#### WHAT THIS TASK INVOLVES
Write the material out again exactly.

#### RAW DATA
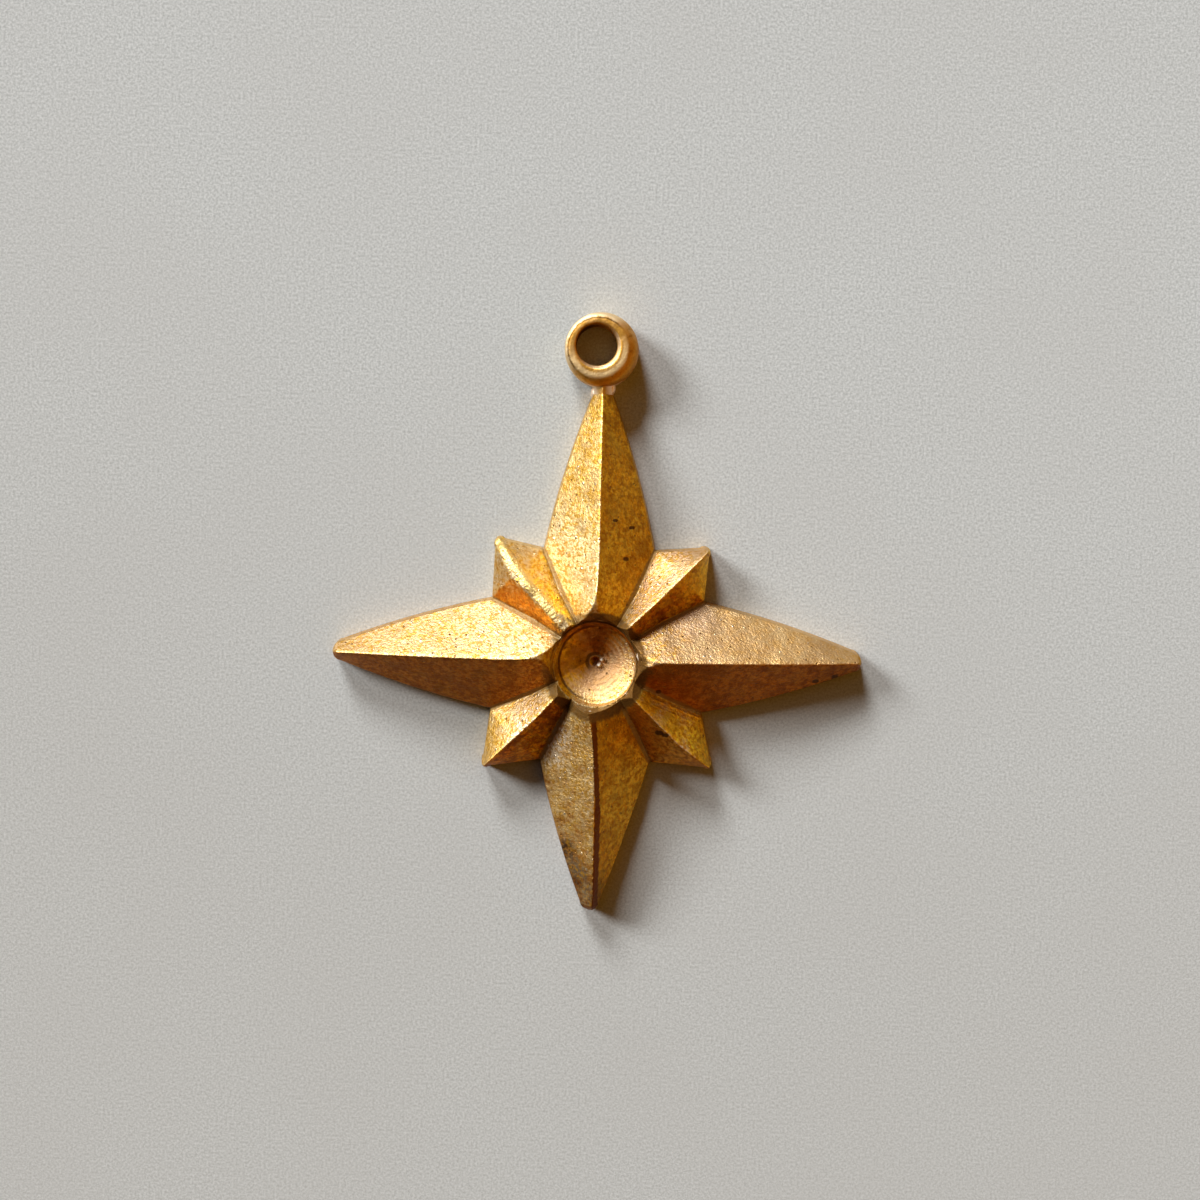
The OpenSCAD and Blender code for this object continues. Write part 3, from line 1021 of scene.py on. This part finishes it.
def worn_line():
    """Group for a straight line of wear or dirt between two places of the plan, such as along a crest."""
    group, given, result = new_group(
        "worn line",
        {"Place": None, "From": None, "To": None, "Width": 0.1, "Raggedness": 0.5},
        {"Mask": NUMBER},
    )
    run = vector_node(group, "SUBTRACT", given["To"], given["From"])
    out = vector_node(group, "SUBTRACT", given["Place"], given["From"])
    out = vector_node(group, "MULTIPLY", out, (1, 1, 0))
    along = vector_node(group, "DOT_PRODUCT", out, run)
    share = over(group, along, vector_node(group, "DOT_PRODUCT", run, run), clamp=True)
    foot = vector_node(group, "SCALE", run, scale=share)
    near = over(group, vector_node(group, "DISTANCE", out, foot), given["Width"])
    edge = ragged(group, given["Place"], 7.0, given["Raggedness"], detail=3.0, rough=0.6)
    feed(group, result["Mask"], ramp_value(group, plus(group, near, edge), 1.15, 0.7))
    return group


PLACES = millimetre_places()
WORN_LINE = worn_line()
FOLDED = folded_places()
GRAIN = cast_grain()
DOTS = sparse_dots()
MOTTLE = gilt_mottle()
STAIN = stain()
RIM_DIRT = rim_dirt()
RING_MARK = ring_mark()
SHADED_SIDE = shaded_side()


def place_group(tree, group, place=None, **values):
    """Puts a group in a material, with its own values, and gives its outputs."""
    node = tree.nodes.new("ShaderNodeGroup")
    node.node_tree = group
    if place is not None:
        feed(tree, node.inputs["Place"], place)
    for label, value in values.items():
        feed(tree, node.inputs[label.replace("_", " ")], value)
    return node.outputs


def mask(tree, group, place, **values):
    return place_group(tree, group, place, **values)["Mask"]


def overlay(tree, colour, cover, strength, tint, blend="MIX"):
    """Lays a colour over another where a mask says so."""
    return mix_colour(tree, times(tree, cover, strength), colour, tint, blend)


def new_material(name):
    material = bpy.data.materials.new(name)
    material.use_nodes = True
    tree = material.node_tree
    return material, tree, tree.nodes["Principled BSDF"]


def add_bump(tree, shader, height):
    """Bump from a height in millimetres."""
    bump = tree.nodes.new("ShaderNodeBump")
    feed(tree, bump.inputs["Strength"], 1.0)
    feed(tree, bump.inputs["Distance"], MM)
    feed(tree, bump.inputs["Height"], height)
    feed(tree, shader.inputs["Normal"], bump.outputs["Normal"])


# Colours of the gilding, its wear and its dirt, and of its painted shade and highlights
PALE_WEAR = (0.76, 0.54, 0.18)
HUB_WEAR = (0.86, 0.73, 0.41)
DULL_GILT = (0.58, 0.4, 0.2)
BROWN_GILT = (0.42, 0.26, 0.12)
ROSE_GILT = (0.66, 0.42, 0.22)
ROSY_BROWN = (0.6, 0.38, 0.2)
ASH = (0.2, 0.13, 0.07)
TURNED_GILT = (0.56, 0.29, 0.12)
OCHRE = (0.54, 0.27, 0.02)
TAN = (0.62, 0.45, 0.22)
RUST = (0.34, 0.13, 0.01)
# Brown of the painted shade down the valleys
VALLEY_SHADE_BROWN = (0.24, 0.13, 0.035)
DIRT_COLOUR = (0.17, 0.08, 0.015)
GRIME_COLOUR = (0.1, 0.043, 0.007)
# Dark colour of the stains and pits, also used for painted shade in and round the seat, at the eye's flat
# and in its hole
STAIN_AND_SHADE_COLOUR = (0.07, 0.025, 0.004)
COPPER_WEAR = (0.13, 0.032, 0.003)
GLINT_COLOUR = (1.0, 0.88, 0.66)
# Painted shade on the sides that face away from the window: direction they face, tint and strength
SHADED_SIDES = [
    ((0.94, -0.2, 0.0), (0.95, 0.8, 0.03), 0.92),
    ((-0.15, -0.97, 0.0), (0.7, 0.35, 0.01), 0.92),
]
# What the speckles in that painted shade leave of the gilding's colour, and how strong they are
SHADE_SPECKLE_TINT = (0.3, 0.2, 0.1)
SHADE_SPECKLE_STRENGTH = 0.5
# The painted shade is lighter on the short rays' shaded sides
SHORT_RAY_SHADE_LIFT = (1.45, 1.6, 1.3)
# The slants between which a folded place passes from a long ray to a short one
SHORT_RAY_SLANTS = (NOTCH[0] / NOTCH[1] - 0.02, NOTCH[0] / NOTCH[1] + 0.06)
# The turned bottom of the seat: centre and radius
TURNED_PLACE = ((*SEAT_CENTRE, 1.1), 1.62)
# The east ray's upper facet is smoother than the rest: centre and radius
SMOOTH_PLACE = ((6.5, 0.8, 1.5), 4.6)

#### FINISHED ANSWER
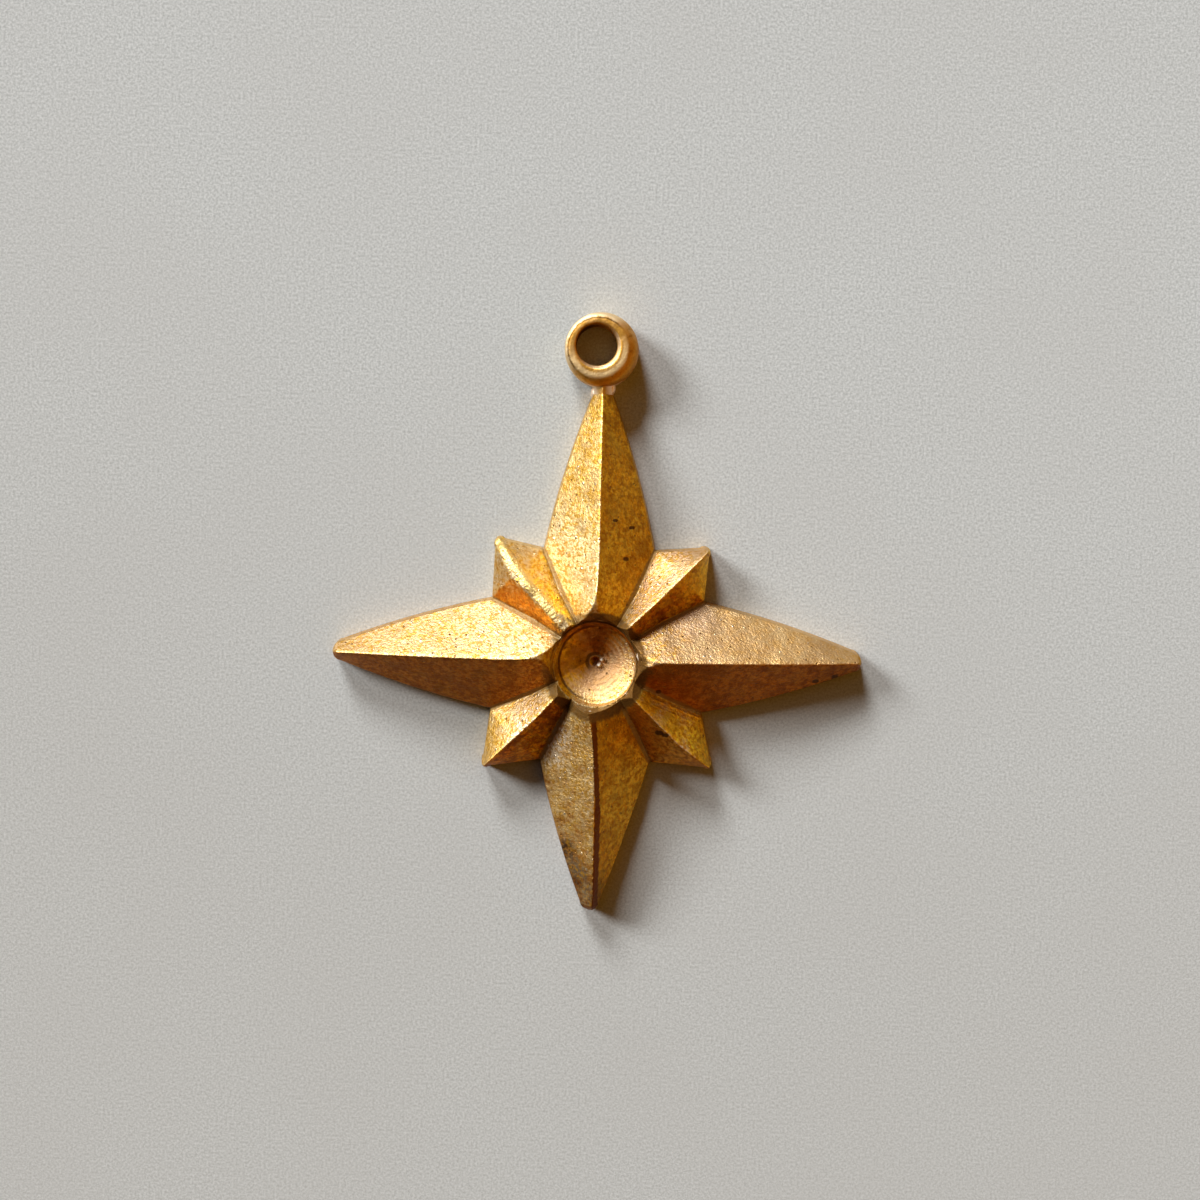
The OpenSCAD and Blender code for this object continues. Write part 3, from line 1021 of scene.py on. This part finishes it.
def worn_line():
    """Group for a straight line of wear or dirt between two places of the plan, such as along a crest."""
    group, given, result = new_group(
        "worn line",
        {"Place": None, "From": None, "To": None, "Width": 0.1, "Raggedness": 0.5},
        {"Mask": NUMBER},
    )
    run = vector_node(group, "SUBTRACT", given["To"], given["From"])
    out = vector_node(group, "SUBTRACT", given["Place"], given["From"])
    out = vector_node(group, "MULTIPLY", out, (1, 1, 0))
    along = vector_node(group, "DOT_PRODUCT", out, run)
    share = over(group, along, vector_node(group, "DOT_PRODUCT", run, run), clamp=True)
    foot = vector_node(group, "SCALE", run, scale=share)
    near = over(group, vector_node(group, "DISTANCE", out, foot), given["Width"])
    edge = ragged(group, given["Place"], 7.0, given["Raggedness"], detail=3.0, rough=0.6)
    feed(group, result["Mask"], ramp_value(group, plus(group, near, edge), 1.15, 0.7))
    return group


PLACES = millimetre_places()
WORN_LINE = worn_line()
FOLDED = folded_places()
GRAIN = cast_grain()
DOTS = sparse_dots()
MOTTLE = gilt_mottle()
STAIN = stain()
RIM_DIRT = rim_dirt()
RING_MARK = ring_mark()
SHADED_SIDE = shaded_side()


def place_group(tree, group, place=None, **values):
    """Puts a group in a material, with its own values, and gives its outputs."""
    node = tree.nodes.new("ShaderNodeGroup")
    node.node_tree = group
    if place is not None:
        feed(tree, node.inputs["Place"], place)
    for label, value in values.items():
        feed(tree, node.inputs[label.replace("_", " ")], value)
    return node.outputs


def mask(tree, group, place, **values):
    return place_group(tree, group, place, **values)["Mask"]


def overlay(tree, colour, cover, strength, tint, blend="MIX"):
    """Lays a colour over another where a mask says so."""
    return mix_colour(tree, times(tree, cover, strength), colour, tint, blend)


def new_material(name):
    material = bpy.data.materials.new(name)
    material.use_nodes = True
    tree = material.node_tree
    return material, tree, tree.nodes["Principled BSDF"]


def add_bump(tree, shader, height):
    """Bump from a height in millimetres."""
    bump = tree.nodes.new("ShaderNodeBump")
    feed(tree, bump.inputs["Strength"], 1.0)
    feed(tree, bump.inputs["Distance"], MM)
    feed(tree, bump.inputs["Height"], height)
    feed(tree, shader.inputs["Normal"], bump.outputs["Normal"])


# Colours of the gilding, its wear and its dirt, and of its painted shade and highlights
PALE_WEAR = (0.76, 0.54, 0.18)
HUB_WEAR = (0.86, 0.73, 0.41)
DULL_GILT = (0.58, 0.4, 0.2)
BROWN_GILT = (0.42, 0.26, 0.12)
ROSE_GILT = (0.66, 0.42, 0.22)
ROSY_BROWN = (0.6, 0.38, 0.2)
ASH = (0.2, 0.13, 0.07)
TURNED_GILT = (0.56, 0.29, 0.12)
OCHRE = (0.54, 0.27, 0.02)
TAN = (0.62, 0.45, 0.22)
RUST = (0.34, 0.13, 0.01)
# Brown of the painted shade down the valleys
VALLEY_SHADE_BROWN = (0.24, 0.13, 0.035)
DIRT_COLOUR = (0.17, 0.08, 0.015)
GRIME_COLOUR = (0.1, 0.043, 0.007)
# Dark colour of the stains and pits, also used for painted shade in and round the seat, at the eye's flat
# and in its hole
STAIN_AND_SHADE_COLOUR = (0.07, 0.025, 0.004)
COPPER_WEAR = (0.13, 0.032, 0.003)
GLINT_COLOUR = (1.0, 0.88, 0.66)
# Painted shade on the sides that face away from the window: direction they face, tint and strength
SHADED_SIDES = [
    ((0.94, -0.2, 0.0), (0.95, 0.8, 0.03), 0.92),
    ((-0.15, -0.97, 0.0), (0.7, 0.35, 0.01), 0.92),
]
# What the speckles in that painted shade leave of the gilding's colour, and how strong they are
SHADE_SPECKLE_TINT = (0.3, 0.2, 0.1)
SHADE_SPECKLE_STRENGTH = 0.5
# The painted shade is lighter on the short rays' shaded sides
SHORT_RAY_SHADE_LIFT = (1.45, 1.6, 1.3)
# The slants between which a folded place passes from a long ray to a short one
SHORT_RAY_SLANTS = (NOTCH[0] / NOTCH[1] - 0.02, NOTCH[0] / NOTCH[1] + 0.06)
# The turned bottom of the seat: centre and radius
TURNED_PLACE = ((*SEAT_CENTRE, 1.1), 1.62)
# The east ray's upper facet is smoother than the rest: centre and radius
SMOOTH_PLACE = ((6.5, 0.8, 1.5), 4.6)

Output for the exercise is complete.